While Adams disavowed Lewis-Martin’s comments, the NYC mayor then embarked on a bizarre Latin America tour where he pointlessly beseeched would-be migrants not to travel to the United States; he has also claimed that the migrant issue “will destroy New York City.” Illinois Governor J.B. Pritzker, who’s garnered something of a cult following among online leftists, in a recent letter to Biden bemoaned “the federal government’s lack of intervention and coordination at the border.” Even Ohio Senator Sherrod Brown recently bragged in a campaign ad about crafting a bill to increase funding for Border Patrol (albeit not explicitly to counter migration).

But the coup de grâce came from President Biden himself last week, with the announcement that his administration would be waiving over two dozen federal laws to pursue an expansion of the literal monument to Trump’s xenophobia: the border wall. That news marked the official death of the pro-immigrant consensus that solidified in mainstream Democratic circles (and blue cities especially) during the Trump administration—and it made clear that although Trump lost in 2020, his immigration policies have won out. We are living in Stephen Miller’s world now.

It wasn’t that long ago that the idea of walling off the border, or that migrants were a destructive force, universally horrified Democrats. As the Trump administration waged war on immigration as a concept and a value, with a particularly intense and sadistic focus on asylum, taking a strong pro-immigrant stance was a no-brainer for Democrats across the country—many of whom took to the streets (and airports) to oppose to his acute depravity. As a candidate, Biden capitalized on this outrage by promising to end Trump’s cruel immigration policies, and on his first day in office reversed multiple immigration-related executive orders. Yet it quickly became clear that the antipathy to Trump’s legacy was a bit more about aesthetics and a bit less about substance.

A first indication that the mainstream Democratic approach would come to settle into an asylum-skeptic groove was Biden’s continuation of the Title 42 program, which Miller—Trump’s anti-immigrant czar—had dreamed up. Biden’s embrace of the policy, which authorized the expulsion of would-be asylum-seekers without due process on the spurious grounds of protecting public health, came as a surprise to—and betrayal of—the immigrant advocacy community. And earlier this year, amid plans to finally phase out Title 42, Biden instituted his own version of a signature Miller anti-asylum policy requiring migrants to first apply for asylum in the countries they pass through on their way to the U.S.

Meanwhile, Democrats have let the Republicans successfully bait them into having the immigration debate entirely on the right’s terms.

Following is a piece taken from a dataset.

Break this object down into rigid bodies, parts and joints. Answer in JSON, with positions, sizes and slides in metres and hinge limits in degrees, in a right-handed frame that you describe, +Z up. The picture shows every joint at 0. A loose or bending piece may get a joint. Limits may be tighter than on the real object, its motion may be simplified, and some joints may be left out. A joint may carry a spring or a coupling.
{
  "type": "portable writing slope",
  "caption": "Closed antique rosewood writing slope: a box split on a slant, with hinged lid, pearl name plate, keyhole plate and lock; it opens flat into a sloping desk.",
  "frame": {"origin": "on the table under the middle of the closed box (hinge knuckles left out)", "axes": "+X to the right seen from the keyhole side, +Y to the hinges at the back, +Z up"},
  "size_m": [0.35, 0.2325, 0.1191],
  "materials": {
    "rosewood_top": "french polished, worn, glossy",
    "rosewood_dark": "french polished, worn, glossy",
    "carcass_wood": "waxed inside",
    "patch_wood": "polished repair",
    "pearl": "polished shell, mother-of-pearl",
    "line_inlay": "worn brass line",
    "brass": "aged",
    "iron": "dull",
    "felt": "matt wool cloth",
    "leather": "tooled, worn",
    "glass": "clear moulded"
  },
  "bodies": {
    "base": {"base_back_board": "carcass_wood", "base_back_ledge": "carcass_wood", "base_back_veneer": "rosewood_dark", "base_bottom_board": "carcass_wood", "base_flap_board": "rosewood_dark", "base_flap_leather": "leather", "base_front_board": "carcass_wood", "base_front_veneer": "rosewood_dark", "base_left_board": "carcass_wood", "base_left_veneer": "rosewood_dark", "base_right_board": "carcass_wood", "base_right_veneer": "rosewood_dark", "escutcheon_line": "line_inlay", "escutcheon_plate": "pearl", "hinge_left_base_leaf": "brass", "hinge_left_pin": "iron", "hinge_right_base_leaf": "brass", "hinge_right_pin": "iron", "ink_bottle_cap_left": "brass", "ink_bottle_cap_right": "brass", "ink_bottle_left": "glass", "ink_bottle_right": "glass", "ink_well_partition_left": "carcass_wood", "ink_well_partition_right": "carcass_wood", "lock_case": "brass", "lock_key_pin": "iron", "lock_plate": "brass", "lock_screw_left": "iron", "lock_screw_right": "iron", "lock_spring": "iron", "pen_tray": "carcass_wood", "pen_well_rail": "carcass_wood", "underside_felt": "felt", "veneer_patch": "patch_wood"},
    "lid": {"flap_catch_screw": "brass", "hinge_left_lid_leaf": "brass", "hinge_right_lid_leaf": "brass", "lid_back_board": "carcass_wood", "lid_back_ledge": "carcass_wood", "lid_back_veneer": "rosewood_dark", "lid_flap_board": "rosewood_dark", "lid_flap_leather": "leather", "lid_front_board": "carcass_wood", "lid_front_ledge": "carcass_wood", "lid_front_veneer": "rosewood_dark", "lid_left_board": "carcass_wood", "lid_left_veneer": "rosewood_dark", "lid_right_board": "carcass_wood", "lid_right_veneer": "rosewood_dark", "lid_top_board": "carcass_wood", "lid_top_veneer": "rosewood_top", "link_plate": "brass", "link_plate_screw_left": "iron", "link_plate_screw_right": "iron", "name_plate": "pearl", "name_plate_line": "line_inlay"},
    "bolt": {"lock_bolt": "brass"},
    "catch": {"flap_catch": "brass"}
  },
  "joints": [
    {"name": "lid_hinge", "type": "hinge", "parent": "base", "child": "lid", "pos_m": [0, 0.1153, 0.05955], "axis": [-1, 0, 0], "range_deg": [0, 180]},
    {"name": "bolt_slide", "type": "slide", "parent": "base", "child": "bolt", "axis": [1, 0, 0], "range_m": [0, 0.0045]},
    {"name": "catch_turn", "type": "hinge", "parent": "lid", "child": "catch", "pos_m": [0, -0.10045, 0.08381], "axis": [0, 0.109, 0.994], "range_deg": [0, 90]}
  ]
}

While there’s no doubt that large, sometimes unprecedented numbers of migrants are arriving at the southern border, the “crisis” that everyone is actually talking about was effectively manufactured by a few Republican governors—Texas Governor Greg Abbott, in particular—who began busing migrants to New York, Washington, Chicago, and other Democratic-led cities in what became a self-reinforcing cycle, helped along by the federal government’s own inaction.

As increasing numbers of people have arrived at the border seeking asylum, and are either literally or de facto funneled to blue or purple states and cities, these places’ Democratic elected leadership has turned away from their pro-asylum tenets at lightning speed, which was always part of Abbott et al’s long-term strategy. Biden has largely refused to use federal resources like the existing refugee resettlement infrastructure to help assimilate migrants and defray local costs, only compounding the political shift. Now Democrats who still oppose building a border wall are taking a much less forgiving position on the asylum system—a stance that resembles the pre-Trump Republican Party’s, while the GOP currently careens into open bloodlust.

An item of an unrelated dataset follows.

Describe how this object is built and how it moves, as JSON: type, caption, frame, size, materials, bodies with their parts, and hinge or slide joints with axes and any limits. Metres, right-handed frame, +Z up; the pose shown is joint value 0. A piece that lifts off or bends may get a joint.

There’s a distinction here between asylum and other types of migration because, while some MAGA hard-liners have railed against even the so-called high-skill, work-based immigration system, both Democrats and the Chamber of Commerce–friendly Republican establishment remains at least putatively in favor of the overarching credo of legal immigration, whether that’s seasonal agricultural visas or the much-discussed H-1B specialized worker program. While it may seem superficially at odds with increasing animosity to the realities of asylum processing, it’s perfectly self-consistent if you parse out the key place where these programs differ.

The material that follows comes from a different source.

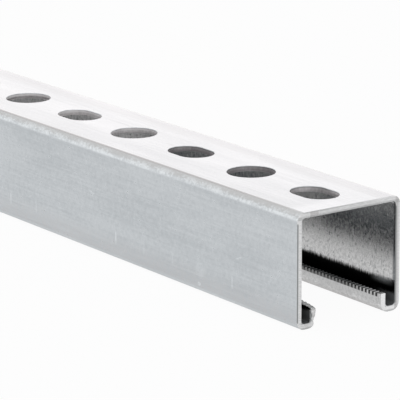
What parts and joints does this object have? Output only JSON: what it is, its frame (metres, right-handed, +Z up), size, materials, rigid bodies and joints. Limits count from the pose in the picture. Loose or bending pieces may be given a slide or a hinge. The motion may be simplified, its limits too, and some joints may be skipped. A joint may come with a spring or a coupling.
{
  "type": "strut channel",
  "caption": "Roll-formed galvanised steel strut channel with toothed return lips and a web row of short slots and round holes by turns.",
  "frame": {"origin": "centre of the channel's length and width, at the underside of its lips", "axes": "+X along the stock to the sawn end whose first web hole is a slot, +Z up from the open side to the punched web"},
  "size_m": [0.6096, 0.0412, 0.0381],
  "materials": {
    "galvanised_steel": "zinc-coated mill finish, satin"
  },
  "bodies": {
    "root": {"strut_channel": "galvanised_steel"}
  },
  "joints": []
}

That employment visas tie workers to employers in ways that restrict their movement within the economy and put them on precarious footing no matter how closely they try to comply with their requirements is tacitly seen as more of a feature than a bug. Like the refugee program, which is capped annually by the president and features lengthy and redundant security checks and application materials, what’s so appealing about these statuses is they promise and enforce a measure of control, both pre- and post-arrival in the U.S. It’s heavily managed migration, and for that idea to exist, so must the flip side of fortifying against unmanaged migration.

The asylum system, by intent and design, does not gel with this approach at all. The law itself requires people already to be on U.S. soil or at ports of entry to apply, puts them through an intentionally lenient credible fear interview—meant to weed out only clearly ineligible claims—and then gives them a chance to plead their case while living and working in the U.S. Sure, it wasn’t designed with anywhere near this volume of applications, but the principle that people would get to just show up and request protections, and that they’d be sheltered by the U.S. while these requests were evaluated, is not an accident nor an unexpected eventuality, no matter how often it’s discussed as some sort of loophole.

This is the asylum system working clunkily, to be sure, but as intended, as a system whose foundations are directly downstream from the guilt and lessons learned over the failure to protect would-be refugees during the Holocaust. It is rooted in the principle of protecting life and health as a default. But a number of Democratic leaders and policymakers who found easy political points and a feel-good moral stance in defending the system under Trump apparently feel today—under a Democratic president, as the logistics get tougher and the people keep coming—that this is more than they signed up for. What they want now is what the asylum system can’t offer: direct, political control of the outcomes.

And so the idea of support for asylum and humanitarian migration as a cardinal tenet of the Democratic Party has turned out to be fleeting, as the new bipartisan position becomes a restrictionist one. One can only imagine what the future consensus will be if Trump and Miller get another four years in the White House.